**EXERCISE DIRECTIONS**
Return, exactly as written, the run of lines that begins at the line containing "const stirrup = new THREE.Group();" and ends at the line containing "obj.parent = None". Nothing outside that run belongs in the answer.

**DATA LINES**
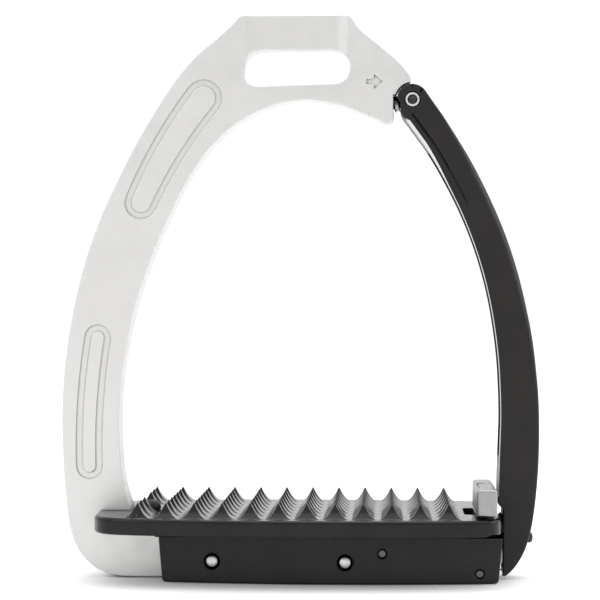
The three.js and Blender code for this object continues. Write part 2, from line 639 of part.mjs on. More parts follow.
function springSeat() {
  const profile = [[0, 21.9], [2.8, 21.9], [2.8, 32.2], [0, 32.2]];
  const pinHole = rodY(SMALL_PIN_R + 0.2, -THROUGH, THROUGH, SPRING_PIN.x, SPRING_PIN.z);
  return turnedX(profile, 0, PLUNGER_Z, 24).subtract(pinHole);
}

class Helix extends THREE.Curve {
  getPoint(t, target = new THREE.Vector3()) {
    const angle = 2 * Math.PI * SPRING.turns * t;
    const { from, to, coilR, wireR } = SPRING;
    const x = from + wireR + (to - from - 2 * wireR) * t;
    return target.set(x, coilR * Math.sin(angle), PLUNGER_Z + coilR * Math.cos(angle));
  }
}

function returnSpring() {
  const section = new THREE.Shape();
  section.absarc(0, 0, SPRING.wireR, 0, 2 * Math.PI, false);
  return new THREE.ExtrudeGeometry(section, {
    steps: 10 * SPRING.turns,
    curveSegments: 3,
    bevelEnabled: false,
    extrudePath: new Helix(),
  });
}

// ---------------------------------------------------------------- assembly

const fixed = new THREE.Group();
fixed.add(
  piece("frame", frameSolid(), SILVER),
  piece("hinge_stud", hingeStud(), STEEL),
  piece("hinge_collar", hingeCollar(), STEEL),
  piece("tread", treadSolid(), BLACK_TREAD),
  piece("tread_screw_top", treadScrewTop(), BLACK_STEEL),
  piece("tread_screw_base_left", treadScrewBase(BASE_SCREW_XS.left), STEEL),
  piece("tread_screw_base_right", treadScrewBase(BASE_SCREW_XS.right), STEEL),
  piece("housing_front", housingShell(-1), BLACK),
  piece("housing_rear", housingShell(1), BLACK),
  piece("cross_pin_left", crossPin(CROSS_PINS.left), SILVER),
  piece("cross_pin_right", crossPin(CROSS_PINS.right), SILVER),
  piece("lever_pivot_pin", smallPin(PIVOT), STEEL),
  piece("spring_retaining_pin", smallPin(SPRING_PIN), STEEL),
  piece("spring_seat", springSeat(), STEEL),
  piece("return_spring", returnSpring(), SPRING_STEEL),
);

const outerBranch = new THREE.Group();
outerBranch.add(
  piece("arm", armSolid(), BLACK),
  piece("hinge_pin", hingePin(), STEEL),
  piece("hinge_pin_nut", hingePinNut(), STEEL),
  piece("hinge_washer_front", hingeWasher(-1), NYLON),
  piece("hinge_washer_rear", hingeWasher(1), NYLON),
  piece("striker", striker(), STEEL),
  piece("striker_screw", strikerScrew(), BLACK_STEEL),
  piece("arm_bumper", armBumper(), RUBBER),
);

const lever = new THREE.Group();
lever.add(
  piece("release_lever", releaseLever(), STEEL),
  piece("lever_pedal", pedal(), SILVER),
  piece("pedal_screw", pedalScrew(), STEEL),
);

const slider = new THREE.Group();
slider.add(piece("lever_plunger", plunger(), STEEL));

const stirrup = new THREE.Group();
stirrup.add(fixed, outerBranch, lever, slider);

export default stirrup;
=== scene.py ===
"""Left-hand safety stirrup iron: looks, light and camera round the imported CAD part. Metres, Z up."""

import json
import math

import bmesh
import bpy
from mathutils import Matrix, Vector
from mathutils.geometry import tessellate_polygon


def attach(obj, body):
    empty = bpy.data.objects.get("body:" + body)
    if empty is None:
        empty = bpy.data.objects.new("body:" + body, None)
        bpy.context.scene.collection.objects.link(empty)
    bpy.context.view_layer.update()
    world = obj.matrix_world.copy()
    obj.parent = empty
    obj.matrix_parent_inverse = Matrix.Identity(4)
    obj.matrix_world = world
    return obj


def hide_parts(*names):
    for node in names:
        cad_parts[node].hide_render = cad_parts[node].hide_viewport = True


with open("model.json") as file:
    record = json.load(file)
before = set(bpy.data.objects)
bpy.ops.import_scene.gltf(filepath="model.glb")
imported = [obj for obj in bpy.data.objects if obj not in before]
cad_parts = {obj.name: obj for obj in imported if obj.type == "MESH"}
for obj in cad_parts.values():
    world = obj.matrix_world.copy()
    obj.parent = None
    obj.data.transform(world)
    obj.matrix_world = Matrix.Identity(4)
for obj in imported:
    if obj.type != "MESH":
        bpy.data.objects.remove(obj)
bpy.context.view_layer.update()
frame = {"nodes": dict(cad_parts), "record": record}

MM = 0.001

# ---------------------------------------------------------------- places, in millimetres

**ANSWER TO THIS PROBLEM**
const stirrup = new THREE.Group();
stirrup.add(fixed, outerBranch, lever, slider);

export default stirrup;
=== scene.py ===
"""Left-hand safety stirrup iron: looks, light and camera round the imported CAD part. Metres, Z up."""

import json
import math

import bmesh
import bpy
from mathutils import Matrix, Vector
from mathutils.geometry import tessellate_polygon


def attach(obj, body):
    empty = bpy.data.objects.get("body:" + body)
    if empty is None:
        empty = bpy.data.objects.new("body:" + body, None)
        bpy.context.scene.collection.objects.link(empty)
    bpy.context.view_layer.update()
    world = obj.matrix_world.copy()
    obj.parent = empty
    obj.matrix_parent_inverse = Matrix.Identity(4)
    obj.matrix_world = world
    return obj


def hide_parts(*names):
    for node in names:
        cad_parts[node].hide_render = cad_parts[node].hide_viewport = True


with open("model.json") as file:
    record = json.load(file)
before = set(bpy.data.objects)
bpy.ops.import_scene.gltf(filepath="model.glb")
imported = [obj for obj in bpy.data.objects if obj not in before]
cad_parts = {obj.name: obj for obj in imported if obj.type == "MESH"}
for obj in cad_parts.values():
    world = obj.matrix_world.copy()
    obj.parent = None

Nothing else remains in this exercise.